Le vivre-ensemble, pour apprendre à se connaître et à connaître les Autres
La difficulté des élèves à vivre ensemble au sein d’une classe à l’origine du choix du sujet
L’Ecole est en soi une culture, et ce que l’enfant ou l’adolescent y apprend, c’est d’abord l’Ecole elle-même avec ses rituels et ses usages (organisation du temps, rapport à l’espace, usage protocolaire de la parole, gestes, règlements, modalité des cours et des contrôles).
Pour cette première année en tant qu’enseignante stagiaire dans un établissement du secondaire, j’ai été affectée sur un poste au collège Boris Vian, situé dans le 17ème arrondissement. Cet établissement fait partie, depuis 2013, du Réseau d’Education Prioritaire (REP), ce qui a réduit ses effectifs à 450 élèves.
On m’a confié la charge de trois classes de deux niveaux différents : deux classes de quatrième, et une classe de sixième composée de deux demi-groupes provenant de deux classes. C’est sur les deux classes de quatrième que portera cette étude. Les deux classes sont constituées de 25 élèves dont le niveau scolaire est assez faible (les derniers résultats de réussite au brevet des collèges étaient de 69% en 2016, soit 20% de moins que la moyenne nationale pour la même année) . Les élèves des deux classes sont de nationalités variées (ce qui, nous le verrons plus tard, a été utilisé dans cette démarche du vivre ensemble et du respect de l’autre). Chaque classe compte une moyenne de dix origines/nationalités différentes. Plusieurs raisons m’ont poussée à concentrer ma recherche sur ces deux classes.

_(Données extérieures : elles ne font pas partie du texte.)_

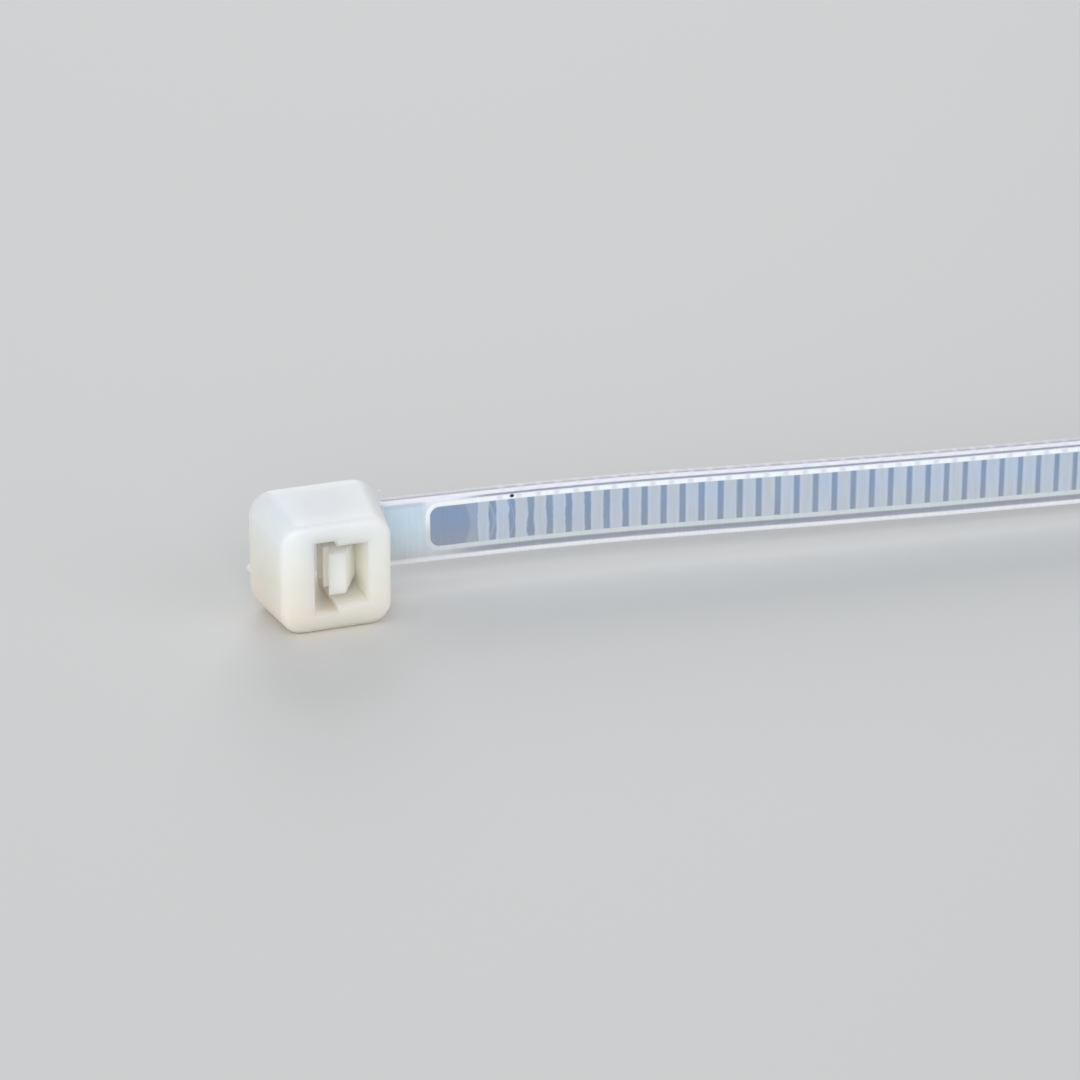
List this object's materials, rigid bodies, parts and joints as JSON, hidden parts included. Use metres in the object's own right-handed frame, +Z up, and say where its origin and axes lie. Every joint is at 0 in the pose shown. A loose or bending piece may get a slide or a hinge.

Tout d’abord, le fait d’enseigner dans deux classes de même niveau m’a aidé à mettre en place et à tester des activités ou des pratiques variées. Le fait de pouvoir comparer l’application ou la mise en œuvre d’une même pratique dans deux classes m’a permis de retravailler, de remettre en question mes procédés mais aussi de comprendre pourquoi telle activité fonctionnait et pourquoi telle autre ne gagnait pas l’adhésion des élèves. De plus, des réactions différentes selon les classes, face à une même mise en œuvre, m’ont également donné la possibilité de refaçonner mes séances et/ou séquences tout en affinant ma pratique.
Enfin, je trouvais intéressant le fait de pouvoir comparer ces deux classes dans cette étude sur le vivre ensemble. Toute réaction individuelle ou de groupe, la moindre interaction (qu’il s’agisse des élèves entre eux ou des élèves avec moi) ou le moindre comportement m’ont aidée à d’autant mieux comprendre et appréhender la difficulté que peuvent rencontrer les élèves à vivre ensemble, vivre en classe, à comprendre ce que Nicole Priou et Roger Guyon appellent « la culture de l’école ».
La seconde raison qui m’a poussée à me concentrer sur ces deux classes de 4ème est tout simplement l’âge des élèves.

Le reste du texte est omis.